# Written instruction:
Find how many lines in the data below mention "each". Give the number only.
#####
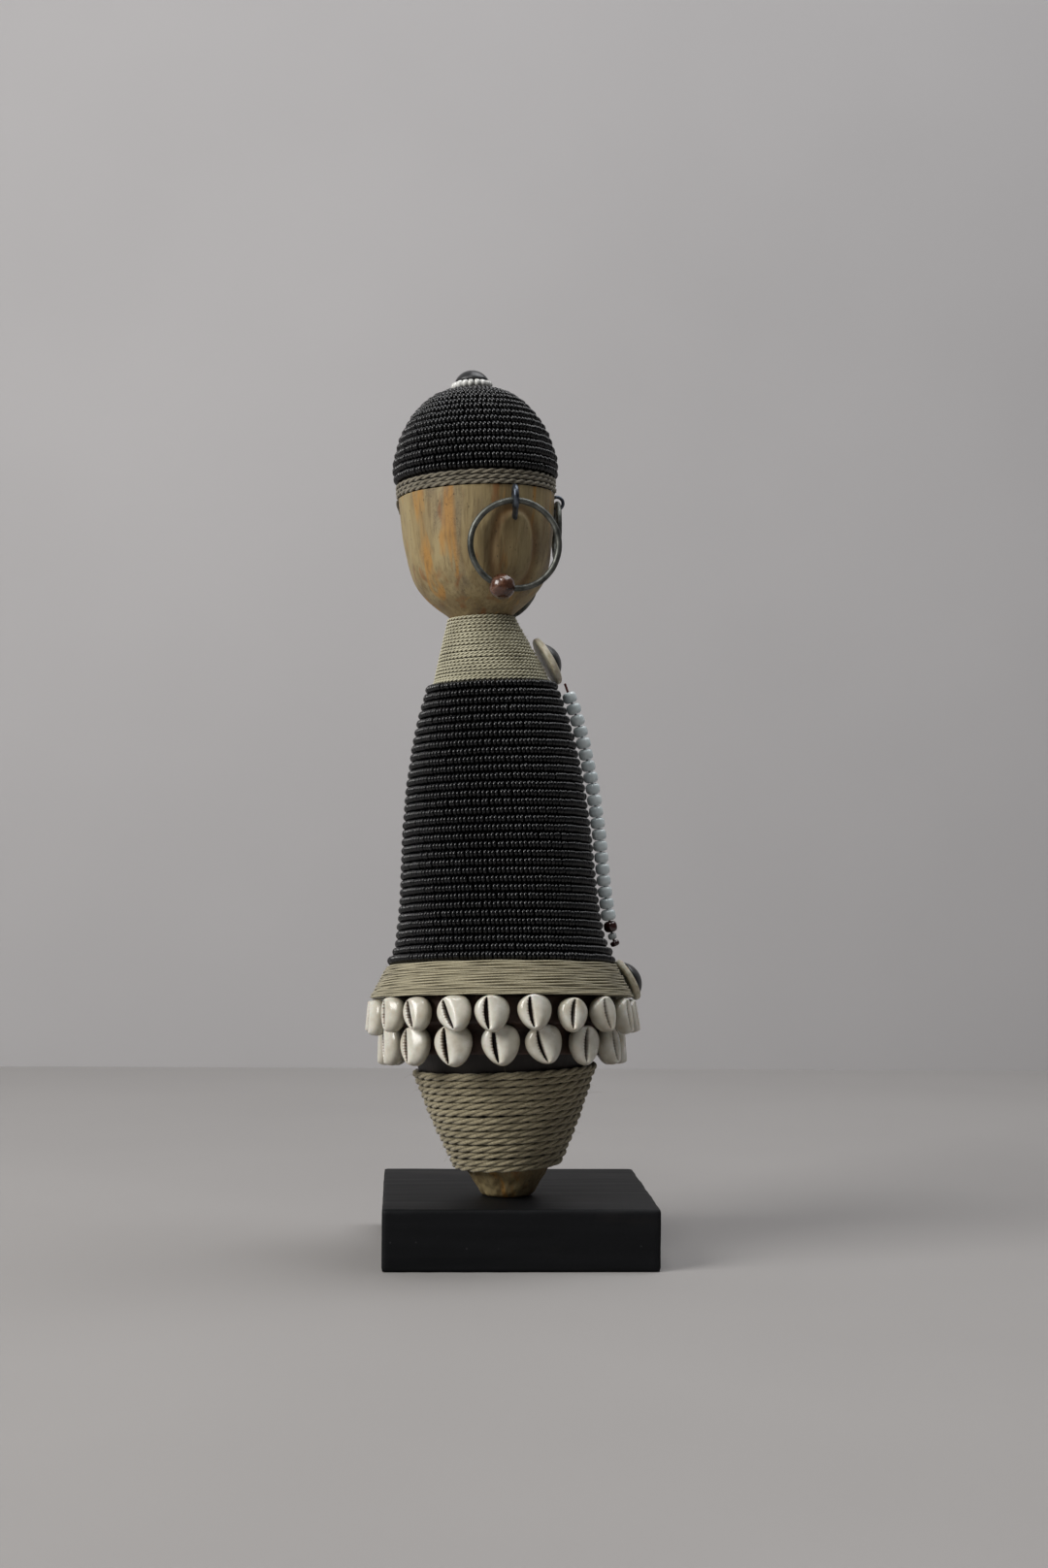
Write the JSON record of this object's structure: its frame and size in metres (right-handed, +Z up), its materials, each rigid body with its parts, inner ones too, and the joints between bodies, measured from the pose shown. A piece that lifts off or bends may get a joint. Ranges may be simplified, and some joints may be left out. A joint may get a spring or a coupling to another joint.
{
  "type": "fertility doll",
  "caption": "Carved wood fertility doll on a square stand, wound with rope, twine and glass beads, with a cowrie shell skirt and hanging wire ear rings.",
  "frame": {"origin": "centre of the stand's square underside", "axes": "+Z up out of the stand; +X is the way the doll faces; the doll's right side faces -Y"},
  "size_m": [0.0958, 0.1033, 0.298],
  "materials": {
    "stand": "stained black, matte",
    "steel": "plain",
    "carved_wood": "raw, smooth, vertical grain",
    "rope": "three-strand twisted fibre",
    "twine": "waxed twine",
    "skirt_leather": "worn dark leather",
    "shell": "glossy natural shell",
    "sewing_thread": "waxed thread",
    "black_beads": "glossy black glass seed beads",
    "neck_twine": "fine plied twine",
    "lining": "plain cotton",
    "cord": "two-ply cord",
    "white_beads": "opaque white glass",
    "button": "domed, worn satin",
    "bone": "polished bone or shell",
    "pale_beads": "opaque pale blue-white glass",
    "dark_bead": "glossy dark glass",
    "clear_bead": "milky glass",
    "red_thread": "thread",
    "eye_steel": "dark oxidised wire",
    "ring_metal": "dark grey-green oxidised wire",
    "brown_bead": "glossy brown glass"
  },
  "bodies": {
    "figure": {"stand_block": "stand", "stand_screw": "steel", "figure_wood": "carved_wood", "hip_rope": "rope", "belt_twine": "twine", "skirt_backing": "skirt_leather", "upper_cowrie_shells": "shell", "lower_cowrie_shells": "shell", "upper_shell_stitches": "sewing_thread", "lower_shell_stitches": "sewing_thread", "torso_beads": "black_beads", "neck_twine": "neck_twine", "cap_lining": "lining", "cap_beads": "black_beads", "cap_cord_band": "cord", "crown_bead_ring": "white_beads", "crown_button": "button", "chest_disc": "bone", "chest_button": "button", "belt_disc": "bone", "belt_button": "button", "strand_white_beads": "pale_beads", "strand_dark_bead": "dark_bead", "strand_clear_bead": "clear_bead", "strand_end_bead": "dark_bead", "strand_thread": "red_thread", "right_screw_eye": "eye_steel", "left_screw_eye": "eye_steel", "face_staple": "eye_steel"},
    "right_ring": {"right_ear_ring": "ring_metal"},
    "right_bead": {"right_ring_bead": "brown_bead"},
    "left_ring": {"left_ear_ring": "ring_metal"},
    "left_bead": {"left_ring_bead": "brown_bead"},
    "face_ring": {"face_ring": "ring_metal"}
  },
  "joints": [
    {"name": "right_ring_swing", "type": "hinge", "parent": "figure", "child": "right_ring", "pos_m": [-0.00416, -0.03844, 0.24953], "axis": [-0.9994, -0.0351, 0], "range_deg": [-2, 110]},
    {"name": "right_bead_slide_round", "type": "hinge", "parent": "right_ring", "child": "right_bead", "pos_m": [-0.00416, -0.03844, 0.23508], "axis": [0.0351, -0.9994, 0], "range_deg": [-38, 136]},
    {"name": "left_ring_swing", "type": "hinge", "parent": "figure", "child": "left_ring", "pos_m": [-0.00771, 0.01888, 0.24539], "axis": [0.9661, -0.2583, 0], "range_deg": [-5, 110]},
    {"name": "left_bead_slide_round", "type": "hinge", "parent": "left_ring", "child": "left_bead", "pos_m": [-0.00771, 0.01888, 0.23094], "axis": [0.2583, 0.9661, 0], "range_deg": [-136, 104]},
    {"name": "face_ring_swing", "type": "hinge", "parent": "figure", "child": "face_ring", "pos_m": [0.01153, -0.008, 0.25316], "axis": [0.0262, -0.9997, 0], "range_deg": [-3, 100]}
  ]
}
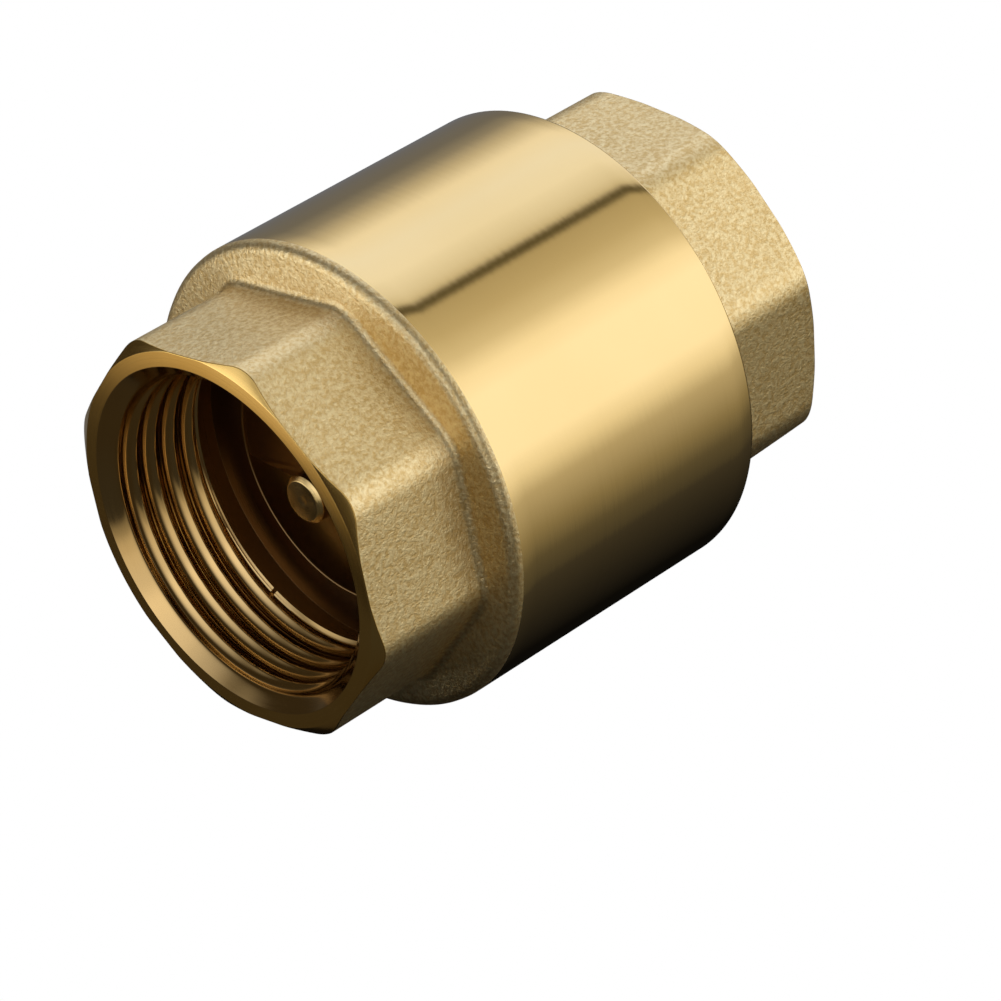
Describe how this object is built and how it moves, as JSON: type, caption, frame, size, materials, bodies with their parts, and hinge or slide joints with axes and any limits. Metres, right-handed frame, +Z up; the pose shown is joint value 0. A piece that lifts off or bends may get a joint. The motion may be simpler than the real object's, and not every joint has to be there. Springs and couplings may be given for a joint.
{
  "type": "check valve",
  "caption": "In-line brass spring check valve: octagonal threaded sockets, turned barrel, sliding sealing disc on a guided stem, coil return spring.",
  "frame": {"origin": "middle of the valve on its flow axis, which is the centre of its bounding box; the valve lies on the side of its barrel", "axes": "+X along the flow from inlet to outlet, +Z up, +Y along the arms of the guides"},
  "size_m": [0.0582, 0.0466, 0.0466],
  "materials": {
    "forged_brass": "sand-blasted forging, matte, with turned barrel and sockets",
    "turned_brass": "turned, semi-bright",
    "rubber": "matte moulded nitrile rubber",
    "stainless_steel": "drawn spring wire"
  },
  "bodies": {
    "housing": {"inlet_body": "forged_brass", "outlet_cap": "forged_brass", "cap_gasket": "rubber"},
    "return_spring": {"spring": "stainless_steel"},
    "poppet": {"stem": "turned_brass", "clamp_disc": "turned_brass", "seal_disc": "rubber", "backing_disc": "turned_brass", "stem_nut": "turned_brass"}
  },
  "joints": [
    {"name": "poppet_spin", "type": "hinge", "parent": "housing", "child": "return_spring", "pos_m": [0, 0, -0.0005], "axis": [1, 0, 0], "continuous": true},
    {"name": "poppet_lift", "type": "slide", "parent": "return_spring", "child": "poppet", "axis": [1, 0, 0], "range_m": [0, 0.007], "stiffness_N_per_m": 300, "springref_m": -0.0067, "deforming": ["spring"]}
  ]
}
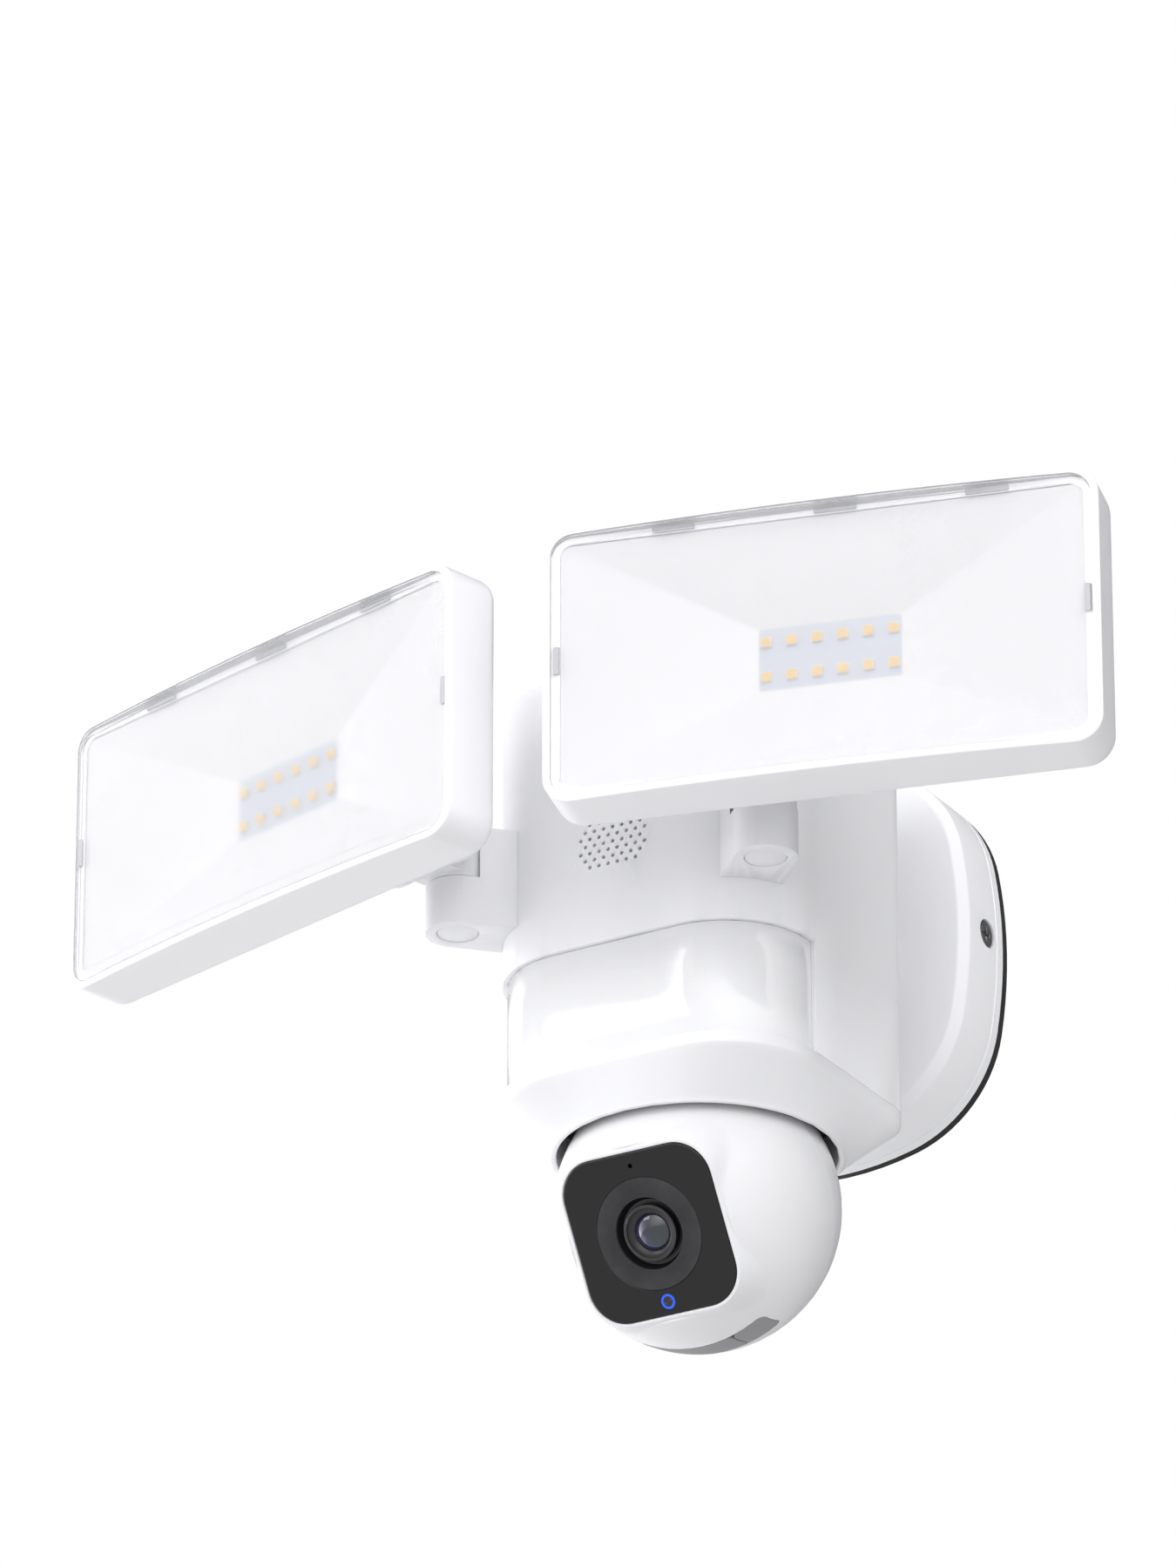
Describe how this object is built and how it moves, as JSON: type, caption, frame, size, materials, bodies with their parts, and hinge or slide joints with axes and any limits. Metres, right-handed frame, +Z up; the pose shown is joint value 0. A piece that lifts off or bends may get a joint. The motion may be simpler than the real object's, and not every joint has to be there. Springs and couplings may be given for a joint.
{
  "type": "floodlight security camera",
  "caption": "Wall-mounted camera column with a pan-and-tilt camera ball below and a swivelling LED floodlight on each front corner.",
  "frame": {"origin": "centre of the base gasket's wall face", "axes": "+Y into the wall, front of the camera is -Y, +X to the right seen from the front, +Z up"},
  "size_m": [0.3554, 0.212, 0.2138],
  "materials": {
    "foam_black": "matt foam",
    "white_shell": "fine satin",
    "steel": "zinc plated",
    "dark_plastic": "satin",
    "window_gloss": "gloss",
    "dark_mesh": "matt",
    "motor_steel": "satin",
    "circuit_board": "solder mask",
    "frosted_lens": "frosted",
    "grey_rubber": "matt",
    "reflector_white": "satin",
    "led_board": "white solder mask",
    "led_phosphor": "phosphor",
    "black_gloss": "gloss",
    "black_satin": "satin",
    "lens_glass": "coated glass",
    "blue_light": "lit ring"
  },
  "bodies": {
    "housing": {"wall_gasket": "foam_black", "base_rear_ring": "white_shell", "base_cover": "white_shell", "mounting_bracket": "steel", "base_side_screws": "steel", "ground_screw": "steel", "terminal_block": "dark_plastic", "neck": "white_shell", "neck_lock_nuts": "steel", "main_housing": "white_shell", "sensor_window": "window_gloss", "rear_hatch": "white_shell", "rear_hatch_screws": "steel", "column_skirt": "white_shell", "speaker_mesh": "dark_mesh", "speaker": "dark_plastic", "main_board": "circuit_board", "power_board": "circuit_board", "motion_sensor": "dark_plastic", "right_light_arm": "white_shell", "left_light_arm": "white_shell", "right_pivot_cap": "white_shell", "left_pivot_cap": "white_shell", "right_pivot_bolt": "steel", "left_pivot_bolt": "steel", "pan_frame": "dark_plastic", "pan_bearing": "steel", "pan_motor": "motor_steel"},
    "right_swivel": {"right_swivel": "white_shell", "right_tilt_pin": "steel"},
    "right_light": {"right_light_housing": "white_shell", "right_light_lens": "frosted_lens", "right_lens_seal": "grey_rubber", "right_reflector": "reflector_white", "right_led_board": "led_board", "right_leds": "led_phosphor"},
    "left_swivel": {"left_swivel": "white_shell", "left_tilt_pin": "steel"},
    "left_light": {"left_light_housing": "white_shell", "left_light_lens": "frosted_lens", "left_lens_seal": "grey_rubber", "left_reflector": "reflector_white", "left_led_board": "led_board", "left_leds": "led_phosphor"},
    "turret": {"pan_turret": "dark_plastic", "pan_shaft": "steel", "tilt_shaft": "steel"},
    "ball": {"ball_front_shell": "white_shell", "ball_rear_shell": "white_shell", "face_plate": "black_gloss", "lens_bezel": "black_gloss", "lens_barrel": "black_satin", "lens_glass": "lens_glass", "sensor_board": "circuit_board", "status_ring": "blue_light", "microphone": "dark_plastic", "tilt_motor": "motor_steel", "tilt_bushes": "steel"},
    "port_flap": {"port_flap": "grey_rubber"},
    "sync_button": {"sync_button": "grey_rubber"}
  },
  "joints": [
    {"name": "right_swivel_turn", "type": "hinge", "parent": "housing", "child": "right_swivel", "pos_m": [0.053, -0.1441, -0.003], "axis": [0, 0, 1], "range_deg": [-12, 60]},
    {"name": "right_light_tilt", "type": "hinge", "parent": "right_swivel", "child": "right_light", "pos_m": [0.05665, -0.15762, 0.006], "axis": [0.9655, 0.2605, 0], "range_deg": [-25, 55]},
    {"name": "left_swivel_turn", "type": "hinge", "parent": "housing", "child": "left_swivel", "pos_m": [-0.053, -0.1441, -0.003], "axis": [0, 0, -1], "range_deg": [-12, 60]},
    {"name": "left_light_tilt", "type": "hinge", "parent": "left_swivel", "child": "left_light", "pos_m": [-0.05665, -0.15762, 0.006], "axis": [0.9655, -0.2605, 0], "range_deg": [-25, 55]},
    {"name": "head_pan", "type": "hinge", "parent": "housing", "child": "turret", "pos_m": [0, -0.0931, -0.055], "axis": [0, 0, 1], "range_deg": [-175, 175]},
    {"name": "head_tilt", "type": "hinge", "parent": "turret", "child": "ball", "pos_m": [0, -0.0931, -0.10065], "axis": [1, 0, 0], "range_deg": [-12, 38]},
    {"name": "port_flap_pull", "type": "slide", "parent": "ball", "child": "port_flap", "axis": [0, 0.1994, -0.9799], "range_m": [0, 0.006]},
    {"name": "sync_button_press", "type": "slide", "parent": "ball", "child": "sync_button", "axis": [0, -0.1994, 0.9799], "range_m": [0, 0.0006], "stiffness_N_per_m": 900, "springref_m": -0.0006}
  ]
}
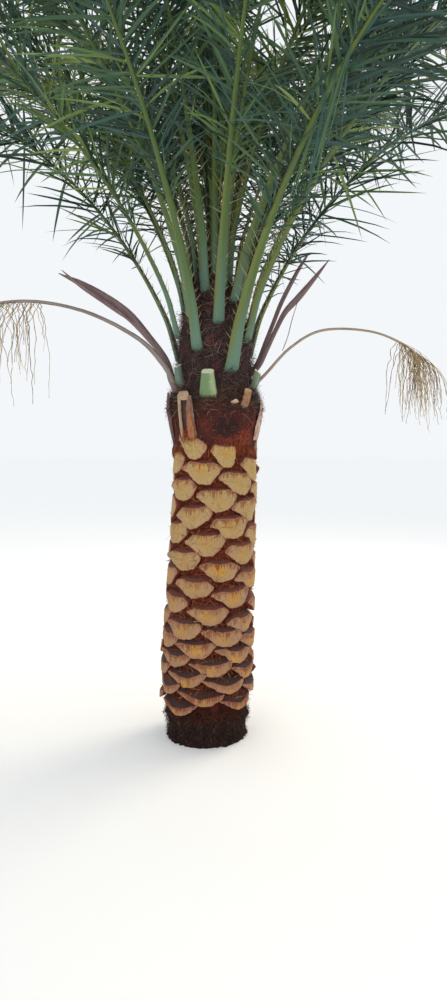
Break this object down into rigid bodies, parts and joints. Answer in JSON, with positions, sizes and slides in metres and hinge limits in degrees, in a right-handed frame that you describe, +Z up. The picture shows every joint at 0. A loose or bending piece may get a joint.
#####
# Exercise answer:
2